• Your instructions: Write out the records below once more, exactly as they stand.

• Record list:
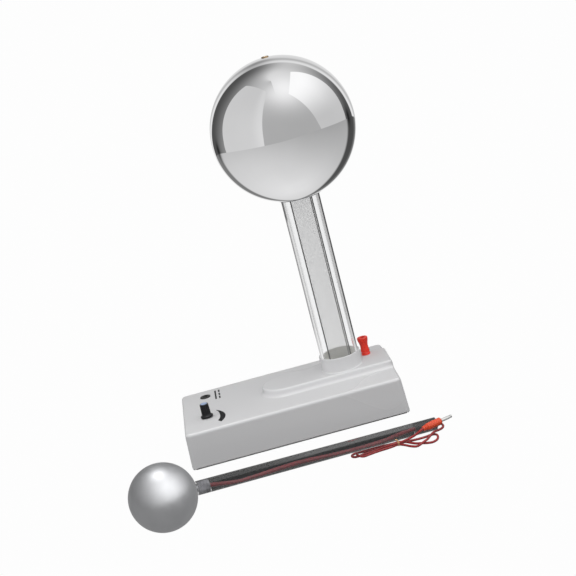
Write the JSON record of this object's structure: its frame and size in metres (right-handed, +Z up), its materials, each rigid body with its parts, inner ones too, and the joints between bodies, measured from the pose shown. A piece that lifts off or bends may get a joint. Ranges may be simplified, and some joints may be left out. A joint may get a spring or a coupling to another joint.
{
  "type": "van de graaff generator",
  "caption": "Tabletop motor-driven electrostatic belt generator: mirror dome on a clear column and white base, with a discharge wand and its plug lead.",
  "frame": {"origin": "centre of the rectangle on which the base stands", "axes": "+Z up the column, +X from the control end to the column end of the base, +Y to the back; the wand lies in front at -Y"},
  "size_m": [0.3647, 0.3532, 0.436],
  "materials": {
    "housing_plastic": "glossy moulded white ABS",
    "cover_plastic": "fine texture",
    "foot_rubber": "matt",
    "screw_steel": "zinc plated",
    "motor_steel": "drawn can",
    "motor_plastic": "moulded",
    "magnet": "ferrite",
    "bracket_steel": "sheet",
    "stand_plastic": "moulded",
    "bronze": "satin",
    "belt_rubber": "smooth pale rubber",
    "board_resin": "solder resist",
    "component_black": "moulded",
    "capacitor_sleeve": "shrink sleeve",
    "pot_metal": "stamped",
    "jack_black": "moulded",
    "contact_metal": "plated",
    "terminal_red": "moulded red",
    "brass_socket": "turned",
    "tinned": "tinned",
    "wire_pair": "insulation",
    "wire_green": "insulation",
    "clear_tube": "clear acrylic",
    "head_plastic": "machined",
    "shaft_steel": "ground",
    "armature": "enamelled copper winding",
    "roller_nylon": "turned nylon",
    "roller_acrylic": "turned acrylic",
    "knob_black": "moulded",
    "knob_blue": "moulded light blue",
    "dome_steel": "mirror polished",
    "collar_aluminium": "turned",
    "ball_steel": "satin polished",
    "stud_steel": "turned",
    "grommet_rubber": "black",
    "lead_red": "soft insulation",
    "tie_copper": "twist tie",
    "plug_red": "moulded red"
  },
  "bodies": {
    "base": {"base_shell": "housing_plastic", "tube_socket": "housing_plastic", "bottom_cover": "cover_plastic", "rubber_feet": "foot_rubber", "cover_screws": "screw_steel", "frame_screws": "screw_steel", "motor_can": "motor_steel", "motor_end_cap": "motor_plastic", "motor_magnets": "magnet", "motor_bracket": "bracket_steel", "bearing_stand": "stand_plastic", "outboard_bush": "bronze", "lower_comb": "bronze", "comb_bracket": "bracket_steel", "drive_belt": "belt_rubber", "control_board": "board_resin", "driver_transistor": "component_black", "board_capacitor": "capacitor_sleeve", "speed_pot": "pot_metal", "pot_nut": "screw_steel", "dc_jack": "jack_black", "dc_jack_nut": "screw_steel", "dc_jack_pin": "contact_metal", "terminal_base": "terminal_red", "terminal_stud": "brass_socket", "terminal_nut": "brass_socket", "solder_tag": "tinned", "motor_leads": "wire_pair", "supply_leads": "wire_pair", "earth_lead": "wire_green", "column_tube": "clear_tube", "head_block": "head_plastic", "contact_ring": "brass_socket", "upper_bushes": "bronze", "upper_comb": "bronze"},
    "drive_roller": {"motor_shaft": "shaft_steel", "motor_armature": "armature", "lower_roller": "roller_nylon"},
    "top_roller": {"upper_axle": "shaft_steel", "upper_roller": "roller_acrylic"},
    "knob": {"speed_knob": "knob_black", "knob_cap": "knob_blue", "pot_shaft": "shaft_steel"},
    "terminal_thread": {"terminal_insert": "brass_socket"},
    "terminal_head": {"terminal_cap": "terminal_red"},
    "dome": {"dome_shell": "dome_steel", "dome_collar": "collar_aluminium", "dome_socket": "brass_socket", "socket_nut": "brass_socket"},
    "wand": {"discharge_ball": "ball_steel", "ball_stud": "stud_steel", "handle_tube": "clear_tube", "handle_grommet": "grommet_rubber", "handle_lead": "lead_red", "lead_out": "lead_red", "lead_hank": "lead_red", "hank_tie": "tie_copper", "lead_in": "lead_red", "plug_sleeve": "plug_red", "plug_pin": "contact_metal"}
  },
  "joints": [
    {"name": "drive_spin", "type": "hinge", "parent": "base", "child": "drive_roller", "pos_m": [0.072, 0, 0.024], "axis": [1, 0, 0], "continuous": true},
    {"name": "top_spin", "type": "hinge", "parent": "base", "child": "top_roller", "pos_m": [0.072, 0, 0.316], "axis": [1, 0, 0], "continuous": true},
    {"name": "knob_turn", "type": "hinge", "parent": "base", "child": "knob", "pos_m": [-0.101, -0.031, 0.05], "axis": [0, 0, 1], "range_deg": [-300, 0]},
    {"name": "thread_rise", "type": "slide", "parent": "base", "child": "terminal_thread", "axis": [0, 0, 1], "range_m": [0, 0.0035]},
    {"name": "cap_turn", "type": "hinge", "parent": "terminal_thread", "child": "terminal_head", "pos_m": [0.105, 0.019, 0.06], "axis": [0, 0, 1], "range_deg": [0, 1440]},
    {"name": "dome_lift", "type": "slide", "parent": "base", "child": "dome", "axis": [0, 0, 1], "range_m": [0, 0.12]},
    {"name": "wand_lift", "type": "slide", "parent": "base", "child": "wand", "axis": [0, 0, 1], "range_m": [0, 0.12]}
  ],
  "couplings": [
    {"joint": "top_spin", "follows": "drive_spin", "ratio": 1.1429},
    {"joint": "cap_turn", "follows": "thread_rise", "rad_per_m": 7180.8}
  ]
}
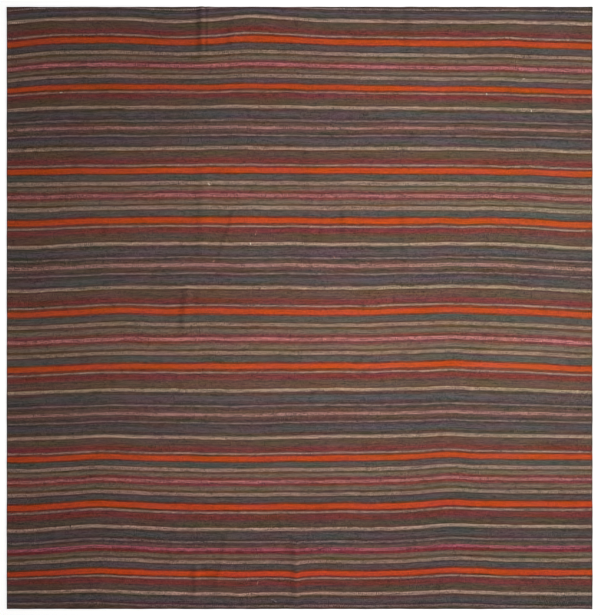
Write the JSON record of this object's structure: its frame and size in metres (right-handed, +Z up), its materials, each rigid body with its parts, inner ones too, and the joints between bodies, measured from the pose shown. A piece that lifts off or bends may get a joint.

• Finished exercise:
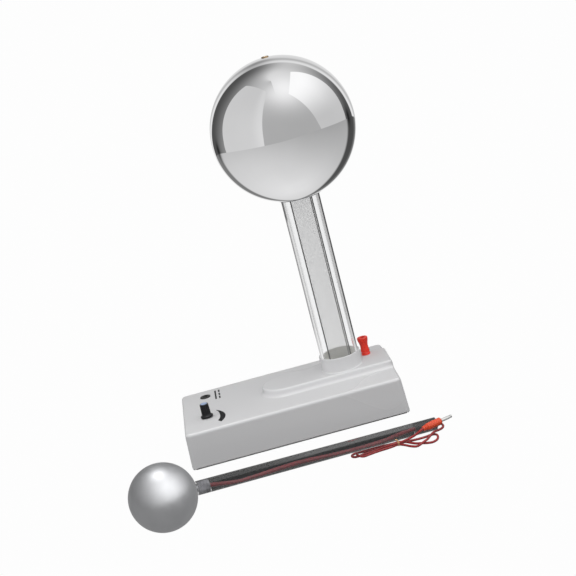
Write the JSON record of this object's structure: its frame and size in metres (right-handed, +Z up), its materials, each rigid body with its parts, inner ones too, and the joints between bodies, measured from the pose shown. A piece that lifts off or bends may get a joint. Ranges may be simplified, and some joints may be left out. A joint may get a spring or a coupling to another joint.
{
  "type": "van de graaff generator",
  "caption": "Tabletop motor-driven electrostatic belt generator: mirror dome on a clear column and white base, with a discharge wand and its plug lead.",
  "frame": {"origin": "centre of the rectangle on which the base stands", "axes": "+Z up the column, +X from the control end to the column end of the base, +Y to the back; the wand lies in front at -Y"},
  "size_m": [0.3647, 0.3532, 0.436],
  "materials": {
    "housing_plastic": "glossy moulded white ABS",
    "cover_plastic": "fine texture",
    "foot_rubber": "matt",
    "screw_steel": "zinc plated",
    "motor_steel": "drawn can",
    "motor_plastic": "moulded",
    "magnet": "ferrite",
    "bracket_steel": "sheet",
    "stand_plastic": "moulded",
    "bronze": "satin",
    "belt_rubber": "smooth pale rubber",
    "board_resin": "solder resist",
    "component_black": "moulded",
    "capacitor_sleeve": "shrink sleeve",
    "pot_metal": "stamped",
    "jack_black": "moulded",
    "contact_metal": "plated",
    "terminal_red": "moulded red",
    "brass_socket": "turned",
    "tinned": "tinned",
    "wire_pair": "insulation",
    "wire_green": "insulation",
    "clear_tube": "clear acrylic",
    "head_plastic": "machined",
    "shaft_steel": "ground",
    "armature": "enamelled copper winding",
    "roller_nylon": "turned nylon",
    "roller_acrylic": "turned acrylic",
    "knob_black": "moulded",
    "knob_blue": "moulded light blue",
    "dome_steel": "mirror polished",
    "collar_aluminium": "turned",
    "ball_steel": "satin polished",
    "stud_steel": "turned",
    "grommet_rubber": "black",
    "lead_red": "soft insulation",
    "tie_copper": "twist tie",
    "plug_red": "moulded red"
  },
  "bodies": {
    "base": {"base_shell": "housing_plastic", "tube_socket": "housing_plastic", "bottom_cover": "cover_plastic", "rubber_feet": "foot_rubber", "cover_screws": "screw_steel", "frame_screws": "screw_steel", "motor_can": "motor_steel", "motor_end_cap": "motor_plastic", "motor_magnets": "magnet", "motor_bracket": "bracket_steel", "bearing_stand": "stand_plastic", "outboard_bush": "bronze", "lower_comb": "bronze", "comb_bracket": "bracket_steel", "drive_belt": "belt_rubber", "control_board": "board_resin", "driver_transistor": "component_black", "board_capacitor": "capacitor_sleeve", "speed_pot": "pot_metal", "pot_nut": "screw_steel", "dc_jack": "jack_black", "dc_jack_nut": "screw_steel", "dc_jack_pin": "contact_metal", "terminal_base": "terminal_red", "terminal_stud": "brass_socket", "terminal_nut": "brass_socket", "solder_tag": "tinned", "motor_leads": "wire_pair", "supply_leads": "wire_pair", "earth_lead": "wire_green", "column_tube": "clear_tube", "head_block": "head_plastic", "contact_ring": "brass_socket", "upper_bushes": "bronze", "upper_comb": "bronze"},
    "drive_roller": {"motor_shaft": "shaft_steel", "motor_armature": "armature", "lower_roller": "roller_nylon"},
    "top_roller": {"upper_axle": "shaft_steel", "upper_roller": "roller_acrylic"},
    "knob": {"speed_knob": "knob_black", "knob_cap": "knob_blue", "pot_shaft": "shaft_steel"},
    "terminal_thread": {"terminal_insert": "brass_socket"},
    "terminal_head": {"terminal_cap": "terminal_red"},
    "dome": {"dome_shell": "dome_steel", "dome_collar": "collar_aluminium", "dome_socket": "brass_socket", "socket_nut": "brass_socket"},
    "wand": {"discharge_ball": "ball_steel", "ball_stud": "stud_steel", "handle_tube": "clear_tube", "handle_grommet": "grommet_rubber", "handle_lead": "lead_red", "lead_out": "lead_red", "lead_hank": "lead_red", "hank_tie": "tie_copper", "lead_in": "lead_red", "plug_sleeve": "plug_red", "plug_pin": "contact_metal"}
  },
  "joints": [
    {"name": "drive_spin", "type": "hinge", "parent": "base", "child": "drive_roller", "pos_m": [0.072, 0, 0.024], "axis": [1, 0, 0], "continuous": true},
    {"name": "top_spin", "type": "hinge", "parent": "base", "child": "top_roller", "pos_m": [0.072, 0, 0.316], "axis": [1, 0, 0], "continuous": true},
    {"name": "knob_turn", "type": "hinge", "parent": "base", "child": "knob", "pos_m": [-0.101, -0.031, 0.05], "axis": [0, 0, 1], "range_deg": [-300, 0]},
    {"name": "thread_rise", "type": "slide", "parent": "base", "child": "terminal_thread", "axis": [0, 0, 1], "range_m": [0, 0.0035]},
    {"name": "cap_turn", "type": "hinge", "parent": "terminal_thread", "child": "terminal_head", "pos_m": [0.105, 0.019, 0.06], "axis": [0, 0, 1], "range_deg": [0, 1440]},
    {"name": "dome_lift", "type": "slide", "parent": "base", "child": "dome", "axis": [0, 0, 1], "range_m": [0, 0.12]},
    {"name": "wand_lift", "type": "slide", "parent": "base", "child": "wand", "axis": [0, 0, 1], "range_m": [0, 0.12]}
  ],
  "couplings": [
    {"joint": "top_spin", "follows": "drive_spin", "ratio": 1.1429},
    {"joint": "cap_turn", "follows": "thread_rise", "rad_per_m": 7180.8}
  ]
}
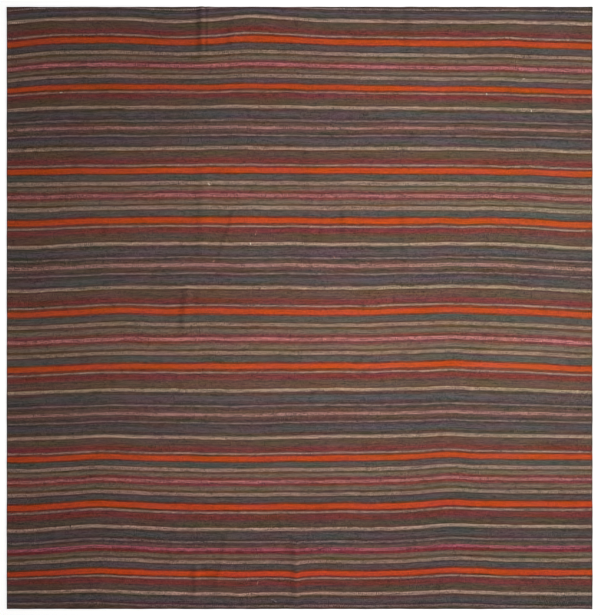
Write the JSON record of this object's structure: its frame and size in metres (right-handed, +Z up), its materials, each rigid body with its parts, inner ones too, and the joints between bodies, measured from the pose shown. A piece that lifts off or bends may get a joint.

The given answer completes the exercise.